Published on March 23, 2005

If Frances the Mute were a horror movie (and with all its ominous imagery, that's not much of a stretch), it would thrive on "gotcha!" moments -- those sudden shocks that make viewers spill their sodas or otherwise soil their seats. Acoustic strums set a mellow mood until intrusive riffs crash into the composition like a bloody hand thrusting through a bedroom window. A mildly melodic fandango abruptly yields to squawking horns, like a serene shot of roosting birds segueing into flesh-ripping talons.
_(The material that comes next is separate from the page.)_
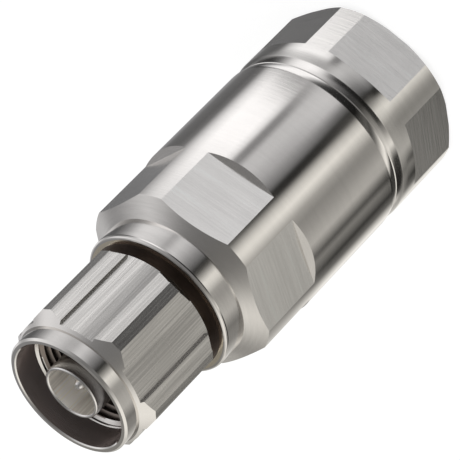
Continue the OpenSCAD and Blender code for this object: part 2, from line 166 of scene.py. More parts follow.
def from_nearest(angles, turn):
    """The angle from the nearest flat's middle, in degrees."""
    return (angles - turn + BETWEEN_FLATS / 2) % BETWEEN_FLATS - BETWEEN_FLATS / 2


def flatted(angles, turn):
    """Radius of the flatted bar: min(bar radius, flat distance / cos d)."""
    d = np.radians(from_nearest(angles, turn))
    return np.minimum(BARREL_R, FLAT_R / np.cos(d))


def shoulder_height(angles, turn, height, slope):
    """Where a sloping shoulder leaves the bar: it rises away from the flat by
    slope for each step outwards, until it meets the bar."""
    d = np.radians(from_nearest(angles, turn))
    return height + slope * np.maximum(0.0, BARREL_R * np.cos(d) - FLAT_R)


# %% The columns of a flatted bar
def flat_columns(turn, on_flat=24, between=14):
    """Columns with the exact edges of the flats among them."""
    spans = []
    for k in range(FLATS):
        middle = turn + BETWEEN_FLATS * k
        end = middle + FLAT_HALF
        spans.append((middle - FLAT_HALF, end, on_flat))
        spans.append((end, middle + BETWEEN_FLATS - FLAT_HALF, between))
    return columns(*spans)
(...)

To make this approach work, the placid passages must be mesmerizing enough to lull listeners into false security, and the jarring bursts must be so intense that their aftershocks keep pulses racing during the expository instrumental segments. In the past the Mars Volta has bungled this balance, either administering adrenaline overdoses or inducing terminal boredom. Frances the Mute, though, makes glacial momentum shifts compelling, mostly because the payoffs pack Titanic-meets-iceberg impact. The traditional song segments hiding in these sprawling four-part suites recall Talking Heads' polyrhythmic punk tribalism and Led Zeppelin's epic arena-size mysticism. Like King Crimson, its clearest progressive progenitor, the Mars Volta embraces symphonic string arrangements, slow-winding guitar squiggles, lost-in-the-mix choral accents and spasmodic signatures. But whereas '70s art-rockers aligned themselves with classical literature, the Mars Volta makes its own mythology. Its inscrutable bilingual lyric sheet offers no easy interpretation of its inspirations, which only enhances the experience. True terror always comes from what's not shown.